Pietro Rosini partit étudier à Bologne et c’est pendant
cette période qu’il entra chez les Frères Prêcheurs, alors que saint Dominique
était encore vivant. Il prêcha surtout en Italie du Nord contre les
Cathares, et fut prieur à Asti et à Plaisance. Toutefois, son principal lieu
d’activité resta Milan où il fonda le monastère dominicain de San Pietro in
Campo Santo. En 1251, le pape lnnocent IV le nomma inquisiteur pour Milan et
Côme, dont il fut prieur du couvent. Le 6 avril 1252, le samedi de Pâques, il
fut attaqué sur la route de Côme à Milan, blessé à coup de serpe et poignardé
par un certain Pietro da Balsamo, dit Carino. Deux ans seulement après sa mort,
le pape Innocent IV le canonisait pour exalter en lui le héros de la lutte
contre l’hérésie cathare. Il fut proclamé saint patron de l’Inquisition.
La présence
dominicaine en Pays Basque
On peut se demander maintenant pourquoi ce saint qui ne
quittera jamais l’Italie du Nord et dont la renommée est aujourd’hui toute
relative, figure sur le retable d’une petite chapelle située au fin fond du Pays
Basque.
Nous n’avons pour l’instant aucune réponse satisfaisante à
cette question. Il est vrai que les frères Prêcheurs furent présents très tôt
dans notre région. Le castillan Dominique de Guzman qui devint plus tard saint
Dominique, passa par les cols de Cize au moins trois fois, en 1204, 1205 et
1218. Le 28 août 1215, il remettait l’habit des Prêcheurs au premier basque
dominicain, Jean de Navarre (4). Ce dernier était originaire de Saint-Jean-Pied-de-Port
et c’est là, semble-t-il qu’il avait rencontré Dominique lors d’une traversée
transpyrénéenne de ce dernier. Il fit partie de ses tout premiers disciples.

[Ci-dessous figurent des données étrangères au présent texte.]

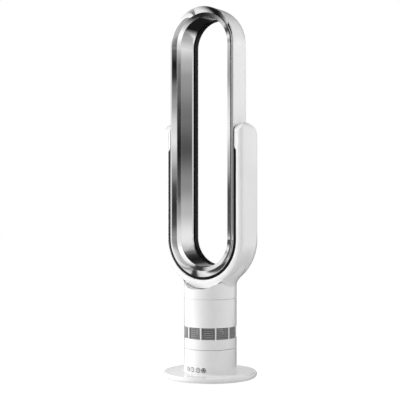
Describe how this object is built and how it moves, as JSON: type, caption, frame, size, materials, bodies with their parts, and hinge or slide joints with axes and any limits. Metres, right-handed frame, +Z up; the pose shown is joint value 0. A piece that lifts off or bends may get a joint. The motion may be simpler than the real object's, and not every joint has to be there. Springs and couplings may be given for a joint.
{
  "type": "bladeless fan",
  "caption": "Free-standing bladeless tower fan: tall hollow loop in a U-shaped cradle on a round column that swings, with an air intake grille and a round foot.",
  "frame": {"origin": "on the floor under the centre of the round base", "axes": "+Z up along the column, -Y towards the front that the air leaves by, +X to the right seen from the front"},
  "size_m": [0.249, 0.242, 0.9578],
  "materials": {
    "white_gloss": "gloss",
    "smoked_mirror": "smoked mirror plating",
    "dark_trim": "gloss black",
    "grille_grey": "matt",
    "inner_plastic": "matt",
    "slippery_plastic": "satin",
    "rubber_black": "matt",
    "cast_weight": "as cast",
    "screw_steel": "zinc plated",
    "motor_steel": "plated",
    "pin_brass": "plated",
    "circuit_board": "resin"
  },
  "bodies": {
    "base": {"base_plate": "white_gloss", "bottom_cover": "dark_trim", "foot_pads": "rubber_black", "ballast_ring": "cast_weight", "base_screws": "screw_steel", "lower_housing": "white_gloss", "control_board": "circuit_board", "tact_switches": "dark_trim", "power_inlet": "dark_trim", "inlet_pins": "pin_brass", "power_board": "circuit_board", "board_posts": "inner_plastic", "chassis": "inner_plastic", "glide_ring": "slippery_plastic", "swing_motor": "motor_steel", "swing_retainer": "screw_steel", "retainer_screws": "screw_steel"},
    "swing": {"turntable": "slippery_plastic", "intake_frame": "white_gloss", "intake_grille": "grille_grey", "body_shell": "white_gloss", "collar": "white_gloss", "motor_bucket": "inner_plastic", "bucket_seal": "rubber_black", "bucket_mounts": "rubber_black", "motor_bearings": "screw_steel", "motor_stator": "motor_steel", "motor_can": "motor_steel", "tail_cone": "inner_plastic", "diffuser": "inner_plastic", "driver_board": "circuit_board", "loop_rear_shell": "white_gloss", "loop_front_ring": "smoked_mirror", "loop_throat": "smoked_mirror", "nozzle_lip": "dark_trim", "nozzle_spacers": "dark_trim", "cradle_front": "white_gloss", "cradle_rear": "white_gloss", "cradle_lining": "dark_trim", "neck_duct": "inner_plastic"},
    "rotor": {"impeller": "inner_plastic", "impeller_nut": "screw_steel", "motor_shaft": "screw_steel", "motor_rotor": "motor_steel"},
    "pinion": {"swing_pinion": "slippery_plastic", "swing_shaft": "screw_steel"},
    "power_button": {"button_power": "white_gloss"},
    "timer_button": {"button_timer": "white_gloss"},
    "swing_button": {"button_swing": "white_gloss"},
    "speed_button": {"button_speed": "white_gloss"}
  },
  "joints": [
    {"name": "swing_turn", "type": "hinge", "parent": "base", "child": "swing", "pos_m": [0, 0, 0.0748], "axis": [0, 0, 1], "range_deg": [-45, 45]},
    {"name": "rotor_spin", "type": "hinge", "parent": "swing", "child": "rotor", "pos_m": [0, 0, 0.175], "axis": [0, 0, 1], "continuous": true},
    {"name": "pinion_turn", "type": "hinge", "parent": "base", "child": "pinion", "pos_m": [0, 0.0375, 0.066], "axis": [0, 0, 1], "range_deg": [-180, 180]},
    {"name": "power_press", "type": "slide", "parent": "base", "child": "power_button", "axis": [0.3469, 0.9379, 0], "range_m": [0, 0.001], "stiffness_N_per_m": 500},
    {"name": "timer_press", "type": "slide", "parent": "base", "child": "timer_button", "axis": [0.1271, 0.9919, 0], "range_m": [0, 0.001], "stiffness_N_per_m": 500},
    {"name": "swing_press", "type": "slide", "parent": "base", "child": "swing_button", "axis": [-0.1271, 0.9919, 0], "range_m": [0, 0.001], "stiffness_N_per_m": 500},
    {"name": "speed_press", "type": "slide", "parent": "base", "child": "speed_button", "axis": [-0.3469, 0.9379, 0], "range_m": [0, 0.001], "stiffness_N_per_m": 500}
  ],
  "couplings": [
    {"joint": "pinion_turn", "follows": "swing_turn", "ratio": -4}
  ]
}
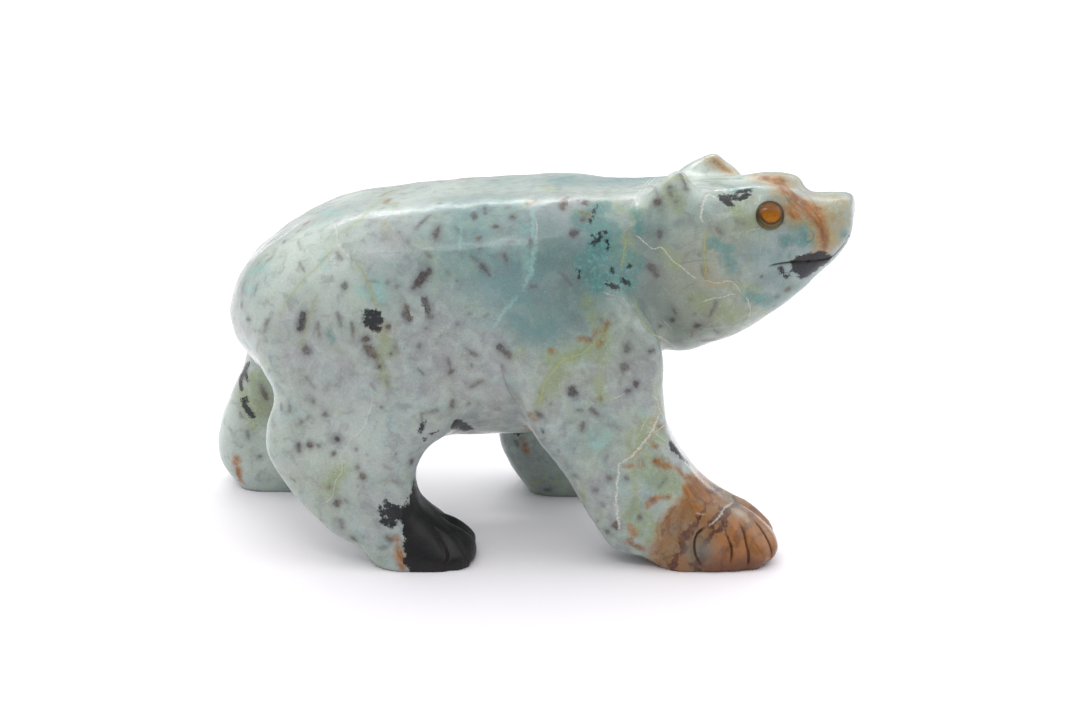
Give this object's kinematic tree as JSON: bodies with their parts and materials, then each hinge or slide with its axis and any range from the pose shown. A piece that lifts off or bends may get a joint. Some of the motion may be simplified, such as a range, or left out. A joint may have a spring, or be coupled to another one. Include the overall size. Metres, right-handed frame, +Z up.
{
  "type": "bear carving",
  "caption": "Walking bear carved from polished mottled turquoise stone, head turned slightly to its right, with inlaid amber cabochon eyes and notched toes.",
  "frame": {"origin": "centre of the bear's box, at the level of the soles", "axes": "+X towards the nose, +Y to the bear's left, +Z up"},
  "size_m": [0.113, 0.0529, 0.0646],
  "materials": {
    "turquoise_stone": "polished, mottled grey-green stone with rust, black and teal zones",
    "amber_cabochon": "polished amber dome with a dark rim"
  },
  "bodies": {
    "root": {"bear": "turquoise_stone", "eye_right": "amber_cabochon", "eye_left": "amber_cabochon"}
  },
  "joints": []
}
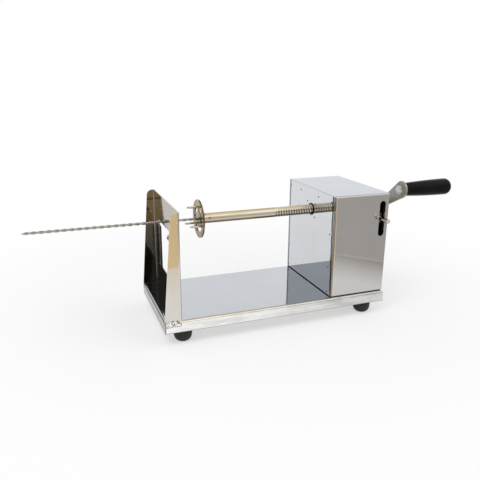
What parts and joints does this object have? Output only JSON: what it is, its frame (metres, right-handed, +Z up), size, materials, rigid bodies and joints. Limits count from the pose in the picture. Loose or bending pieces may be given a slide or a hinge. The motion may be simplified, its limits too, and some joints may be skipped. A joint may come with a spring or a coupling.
{
  "type": "tornado potato cutter",
  "caption": "Hand-cranked cutter that turns a whole potato on a needle past a fixed blade and feeds it with a lead screw, so it comes off as one spiral.",
  "frame": {"origin": "on the table, under the middle of the whole machine", "axes": "+X along the shaft from the needle's tip to the crank, +Y from the front, where the clutch lever is, to the back, +Z up"},
  "size_m": [0.597, 0.157, 0.1848],
  "materials": {
    "polished_stainless": "bright annealed sheet, nearly a mirror",
    "plate_steel": "satin",
    "blade_steel": "ground",
    "shaft_steel": "polished",
    "fastener_steel": "satin",
    "foot_rubber": "matt",
    "grip_plastic": "slightly glossy"
  },
  "bodies": {
    "machine": {"base_tray": "polished_stainless", "feet": "foot_rubber", "blade_stand": "polished_stainless", "stand_welds": "polished_stainless", "blade": "blade_steel", "blade_spacer": "plate_steel", "blade_screws": "fastener_steel", "blade_nuts": "fastener_steel", "housing_cover": "polished_stainless", "front_pan": "polished_stainless", "rear_pan": "polished_stainless", "front_backing": "plate_steel", "rear_backing": "plate_steel", "pivot_bolt": "fastener_steel", "pivot_nut": "fastener_steel"},
    "sleeves": {"shaft_sleeves": "shaft_steel"},
    "spindle": {"lead_screw": "shaft_steel", "fork_disc": "shaft_steel", "fork_prongs": "shaft_steel", "needle": "shaft_steel", "crank_hub": "plate_steel", "crank_arm": "plate_steel", "grip_bolt": "fastener_steel", "grip_nut": "fastener_steel"},
    "grip": {"grip": "grip_plastic"},
    "lever": {"clutch_lever": "plate_steel", "half_nut": "plate_steel", "lever_pin": "shaft_steel", "lever_tip": "shaft_steel"}
  },
  "joints": [
    {"name": "screw_turn", "type": "hinge", "parent": "machine", "child": "sleeves", "pos_m": [0.09402, 0.006, 0.144], "axis": [1, 0, 0], "range_deg": [-1800, 10080]},
    {"name": "screw_feed", "type": "slide", "parent": "sleeves", "child": "spindle", "axis": [1, 0, 0], "range_m": [-0.0201, 0.1121]},
    {"name": "grip_spin", "type": "hinge", "parent": "spindle", "child": "grip", "pos_m": [0.21852, -0.03628, 0.17252], "axis": [1, 0, 0], "continuous": true},
    {"name": "clutch_lift", "type": "hinge", "parent": "machine", "child": "lever", "pos_m": [0.15873, 0.056, 0.154], "axis": [-1, 0, 0], "range_deg": [0, 10]}
  ],
  "couplings": [
    {"joint": "screw_feed", "follows": "screw_turn", "m_per_rad": 0.00063662}
  ]
}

Quelques années plus tard, en 1221, on trouve la présence de
l’ordre des Prêcheurs à Bayonne (un an avant que les Dominicains ne
s’établissent à Bordeaux), où est fondé un couvent au Réduit, dans le quartier
du Bourg Neuf. Les Dominicains locaux bénéficièrent en outre de la protection
et de la générosité de l’un des leurs, le Bayonnais Guillaume-Pierre Godin, qui
fut le premier provincial de son ordre en Provence puis à Toulouse. Créé
cardinal en 1312, il a participé aux conclaves de 1314-1316 et de 1334.

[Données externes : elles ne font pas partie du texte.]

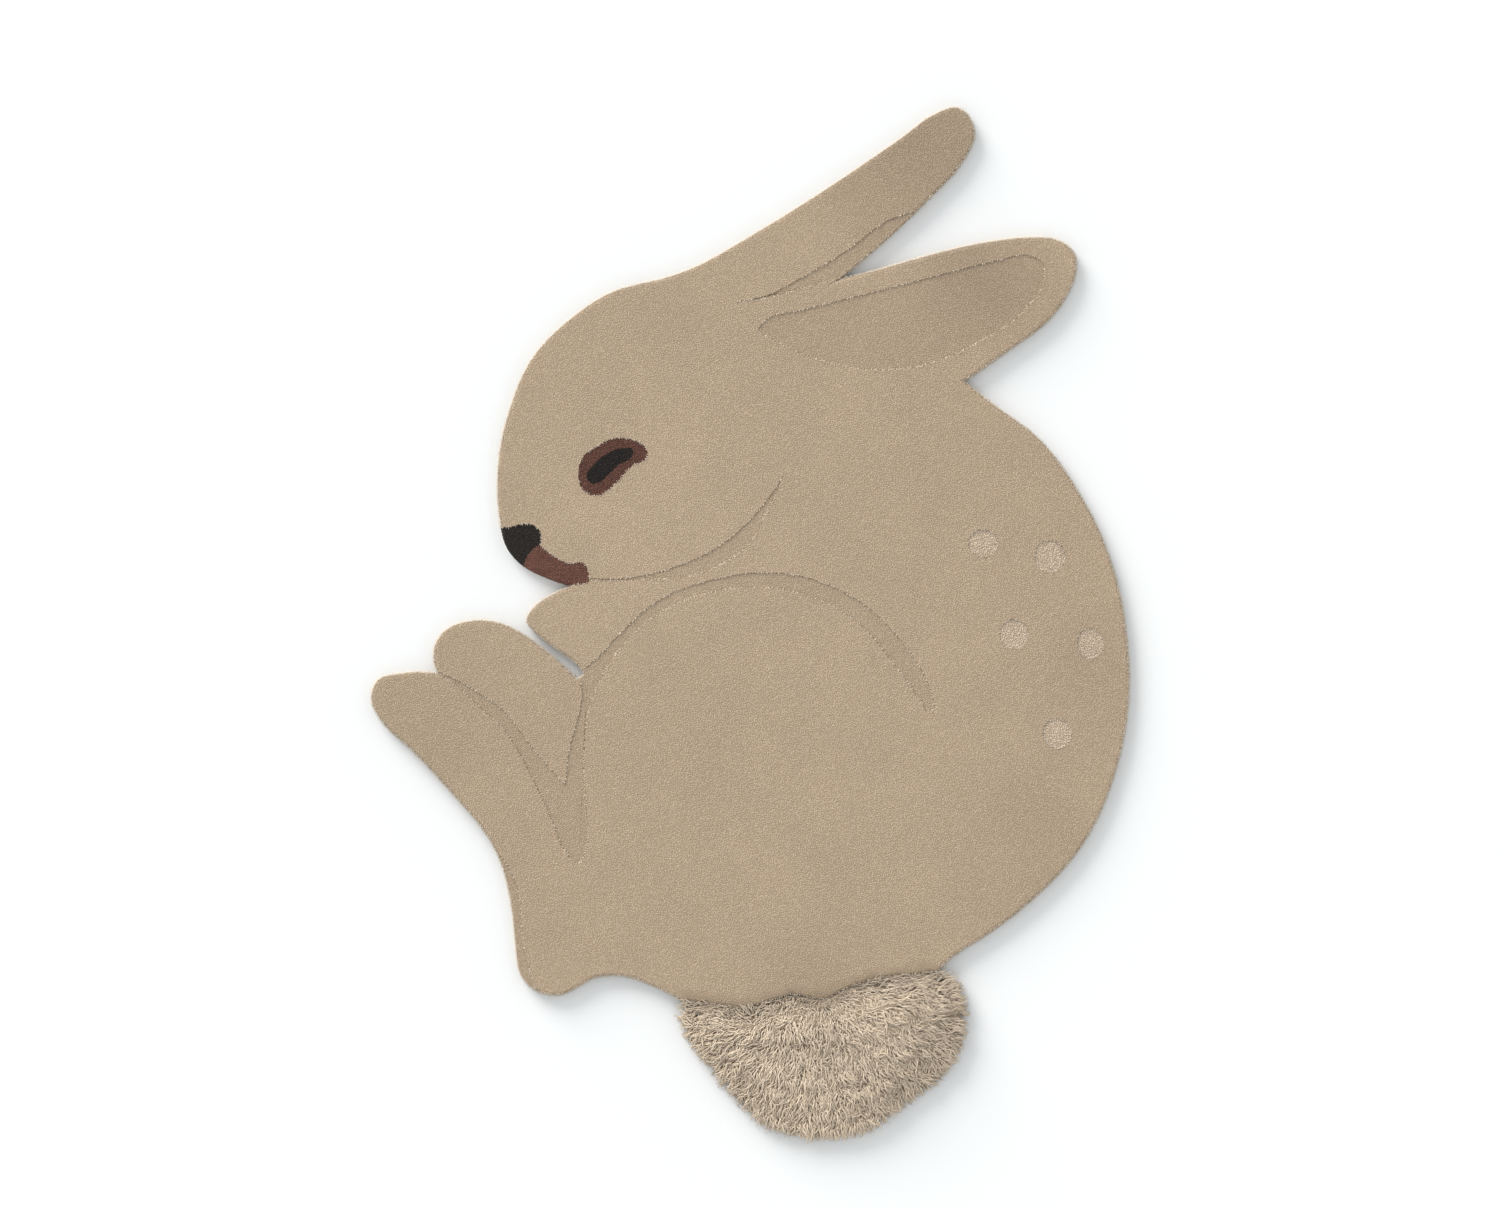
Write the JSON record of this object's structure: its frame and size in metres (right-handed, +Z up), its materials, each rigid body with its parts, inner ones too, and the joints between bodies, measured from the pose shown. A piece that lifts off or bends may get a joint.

Mais l’activité dominicaine dans la région est en elle-même,
insuffisante pour expliquer la présence de saint Pierre martyr sur le retable
de Bascassan. Car si le peintre du retable et/ou le donateur avaient voulu simplement
honorer un ordre religieux auquel ils étaient liés, il aurait été plus logique
pour eux de faire figurer sur le retable saint Dominique lui-même, voire Jean
de Navarre, l’enfant du pays.
Un lien avec les
guerres de religion ?
On peut alors se demander si saint Pierre martyr n’a pas été
choisi moins pour son appartenance aux Dominicains que pour son titre de patron
de la Sainte Inquisition.
Car pour le reste du retable, la peinture qui le représente date du premier
tiers du XVIIe siècle, époque où la chapelle Saint-André avait été
reconstruite, ou largement restaurée, après avoir été partiellement ou
totalement détruite en 1569 par les troupes protestantes de Montamat.

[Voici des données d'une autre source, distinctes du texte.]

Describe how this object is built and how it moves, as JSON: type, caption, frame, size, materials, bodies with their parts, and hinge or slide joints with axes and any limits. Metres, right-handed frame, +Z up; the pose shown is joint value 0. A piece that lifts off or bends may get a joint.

Si l’édit de Nantes de 1598 mit fin provisoirement aux
conflits armés entre catholiques et protestants, il n’instaura pas pour autant
une coexistence pacifique et harmonieuse entre les tenants des deux religions.
Loin s’en faut. Sur le plan local les tensions persistèrent. Ainsi les Eglises
réformées du Béarn et de Navarre refusèrent de se conformer à la cause de cet
édit qui prévoyait la restitution à l’Eglise catholique des biens qui lui
avaient été confisqués dans les zones tenues par les protestants. La situation
s’envenima en 1614 lorsque les Etats généraux demandèrent au roi Louis XIII de
proclamer l’union du Béarn et de la
Navarre à la
France , provoquant la colère des élites locales.
C’est pourquoi en 1620, dix ans après la mort d’Henri IV,
son fils mena une expédition militaire contre le Béarn. Le 15 octobre de cette
année-là, il était à Pau et deux jours plus tard, ses troupes s’emparaient de
la forteresse de Navarrenx, tenue jusqu’alors par les protestants.
Il rétablissait l’Eglise catholique dans ses droits, malgré
l’hostilité des protestants locaux qui, en décembre de la même année, reçurent
l’appui de l’ensemble des représentants des Eglises réformées réunis à La Rochelle. Dès lors, les
protestants reprirent la lutte dans le Midi, lutte qui ne cessa pratiquement
jamais jusqu’à la révocation de l’édit de Nantes par Louis VIV en 1685.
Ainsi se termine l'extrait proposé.